For reasons I don’t understand very deeply, these operations play a key role in formulating message passing dynamics. My current understanding is that it has to do with the gradients of the Bethe entropy. The Bethe entropy is defined on a section of \(\mathcal A^*\) by the same inclusion-exclusion procedure as we did before, but using the Möbius coefficients to perform inclusion-exclusion: \(\check{S}(p) = \sum_{\alpha} c_\alpha S(p_\alpha)\). Think of this as computing local (i.e. marginalized) entropy and then applying the Möbius transform.
The Bethe free energy is the functional we minimize to find the approximate pseudomarginals: \(\langle p, h \rangle - \check{S}(p)\). Adding the constraint that \(p\) be consistent (\(\delta p = 0\)) and normalized (\(\langle p_\alpha, \mathbf{1}_\alpha \rangle = 1\)), we get the Lagrangian condition
\[h + \mu (\log p + \mathbf{1}) + \partial \lambda + \tau = 0\]which we can then convert to
\[-\log p - \mathbf{1} = \zeta(h + \partial \lambda + \tau).\]The Lagrange multiplier \(\tau\) is an arbitrary 0-chain which is constant on each vertex, so its zeta transform also satisfies the same condition, and we can roll the \(\mathbf 1\) into it. \(\lambda\) is an arbitrary 1-chain. Ultimately, we have the requirement that
\[-\log p = \zeta(h + \partial \lambda) + \tau.\]This holds on the level of cochains, and of course the cochain \(p\) must also be in \(H^0(\mathcal{N}(\mathcal V),\mathcal A^*)\). So in order to be a critical point for the Bethe free energy functional, \(-\log p\) must be obtained as the zeta transform of something homologous to the given local potential \(h\), up to some normalizing additive constant.
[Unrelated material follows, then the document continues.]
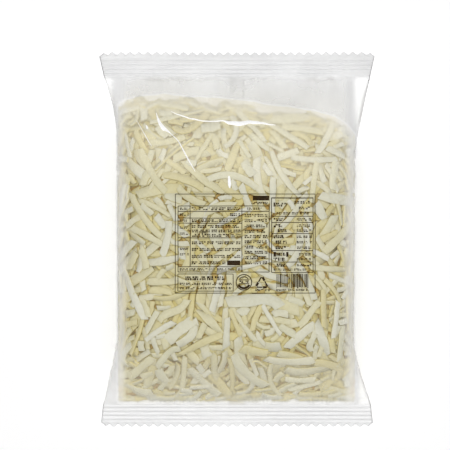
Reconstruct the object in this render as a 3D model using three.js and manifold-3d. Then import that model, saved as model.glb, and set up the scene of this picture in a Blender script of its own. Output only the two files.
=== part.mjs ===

Solving the marginalization problem amounts to a search for a local potential \(h'\) homologous to the given \(h\) that makes \(p = \exp(-\zeta h')\) a section of \(\mathcal A^*\). Note that every section of \(\mathcal A^*\) is normalized to some constant sum, so the normalization constraint isn’t all that interesting. Further, if \(p = \exp(-\zeta h')\), it is automatically nonnegative.
One of the key insights now is that if we define a differential equation on \(h\) where the derivative of \(h\) is always in the image of \(\delta\), the evolution of the state will be restricted to the homology class of the initial condition. If we define an operator on \(C_0(\mathcal{N}(\mathcal V);\mathcal A)\) which vanishes when \(\exp(-\zeta h')\) is a section of \(\mathcal A^*\), we’ll be able to use it to implement just such a differential equation.
Let \(\Delta = \partial \circ \mathcal D \circ \zeta\), where \(\mathcal D: C_0(\mathcal N(V);\mathcal A^*) \to C_1(\mathcal N(\mathcal V); \mathcal A)\) is defined by \((\mathcal D H)_{\alpha \leq \beta} = -\log(\mathcal A^*_{\alpha \leq \beta}\exp(-H_\alpha)) +H_\beta \in \mathcal A(\alpha \leq \beta) = \mathcal A(\beta)\). This operator clearly vanishes when \(\exp(-\zeta h)\) is a section of \(\mathcal A^*\), since \(\mathcal D \circ \zeta\) does. In fact, \(\Delta\) vanishes at precisely these points. This operator \(\Delta\) is somewhat mysterious, but if you squint hard enough it looks kind of like a Laplacian. In fact, its linearization around a given 0-chain appears to be a sheaf Laplacian.
Thus the system of differential equations \(\dot{h} = -\Delta h\) has stationary points corresponding precisely to the critical points of the Bethe entropy. If you discretize this ODE with a naive Euler scheme with step size 1, you get a discrete-time evolution equation, and this implies dynamics on local marginal estimates \(p_\alpha \propto \exp(-(\zeta h)_\alpha)\). It turns out that these dynamics on \(p\) are precisely the standard message-passing dynamics, typically described in terms of marginalization, sums, and products. This is a really neat result. And despite the complications involved in defining everything, I find this more comprehensible than the other expositions of generalized message-passing algorithms I’ve read. (I’m looking at you, Wainwright and Jordan.) I’d still like to understand this better, though. What exactly is the relationship between the operator \(\Delta\) and a sheaf Laplacian? Is there a sheaf-theoretic way to understand the max-product algorithm for finding maximum-likelihood elements rather than marginal distributions? Can we use (possibly conically constrained) cohomology of \(\mathcal A^*\) to say anything about the pseudomarginal problem?